Melbourne has some great tapas bars on offer, but you can also re-create the fun at home. Where to start?
With share plates, a sense of conviviality and a relaxed attitude, it’s the perfect cuisine to try at home. There’s just one hitch. Where to begin? And, more importantly, with a hoard of hungry mouths on the way, where can we find everything for that authentic tapas experience?
“Tortilla is a great place to start,” says Frank Camorra. “There are lots of variations you find all over Spain… just vary the ingredients, like with salt cod or chorizo.” Camorra is quite an authority on the subject. The head chef and brains behind Melbourne’s acclaimed tapas bar, MoVida (and the new addition to the family, MoVida Next Door), he was born in Barcelona and spent his formative years in Cordoba. He’s also largely responsible for Melbourne’s newfound love affair with Spanish food and the idea of tapas.
“Tapas varies from place to place, region to region. Generally it’s a way of sharing food and a social way of eating – trying lots of flavours and socialising while you eat,” he says. “And the sizes of the dishes vary too; they can be small or large. At MoVida, we structure it as tapas being a single serve, and racion as a larger dish for sharing. There are no real rules.”
It might be a flexible style of cuisine when it comes to serving sizes, but we want to know where to shop for the specific tools, utensils and specialty items that’ll make your next attempt at cooking paella more authentic.
Camorra points us in the direction of Melbourne’s one-stop Spanish shop, Casa Iberica. Located on Johnston Street in Fitzroy, the place is a tapas wonderland. There are shelves lined with rice for every kind of recipe, a deli counter displaying terracotta bowls of glistening Spanish olives and every kind of small good from chorizo to jamón.
“It’s all there,” assures Camorra, “from the stuff my mum cooks with, to more fancy specialty items... Spanish food isn't like Italian, where you can find great delis everywhere; it’s still relatively limited. So Casa Iberica is the best place to start.”
Matt McConnell, head chef of Bar Lourinha – Melbourne’s other Iberian icon – agrees: “Casa Iberica is definitely one of the best,” he says. “I’ve been shopping there for over 20 years and it doesn’t change.”
McConnell and Camorra also direct me to Casa Iberica for that tapas deli favourite, jamón. “Some butchers will have it,” says Camorra, “and it is worth having a look, but Iberica has the best range.”
McConnell explains that buying jamón will present you with a bit of a dilemma. “The problem is that we can only import jamón off the bone,” he says, “so all the imported, or proper Spanish jamón is already off the bone. Australian varieties are still on the bone, and on the bone is better, in theory. It holds its flavour. So you just have to get familiar with it. Taste the product, get to know it. It is hard to go past Spanish, but do try the local. It’s hard to replicate the authenticity here, when Spanish producers have been doing it for hundreds of years… but at least we have people who are trying it.”

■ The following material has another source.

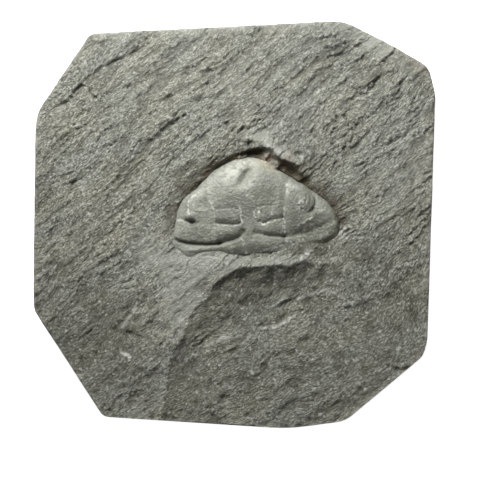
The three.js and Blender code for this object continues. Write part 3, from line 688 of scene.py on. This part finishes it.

Casa Iberica clearly comes with strong recommendation, but it isn’t the only place to pick up tapas components. The Essential Ingredient in South Yarra is a good option for those south of the river. “They stock really good rice and paprika,” says McConnell, “and so does Simon Johnson (in Fitzroy). They both stock excellent olives and olive oils from Spain and Australia.” Camorra also points to The Essential Ingredient for excellent sherry vinegar.
And when it comes to indispensable ingredients, McConnell claims that, while saffron is a cliché, paprika and garlic are the heart and soul of Spanish cooking – “sweet or smoked, not Hungarian – it’s just not the same thing,” he says.
“You need really good paprika,” reinforces Camorra. “Smoked paprika is utilised in a lot of different dishes and in different ways. It’s like dashi (soup stock) to the Japanese or parmesan to Italians.”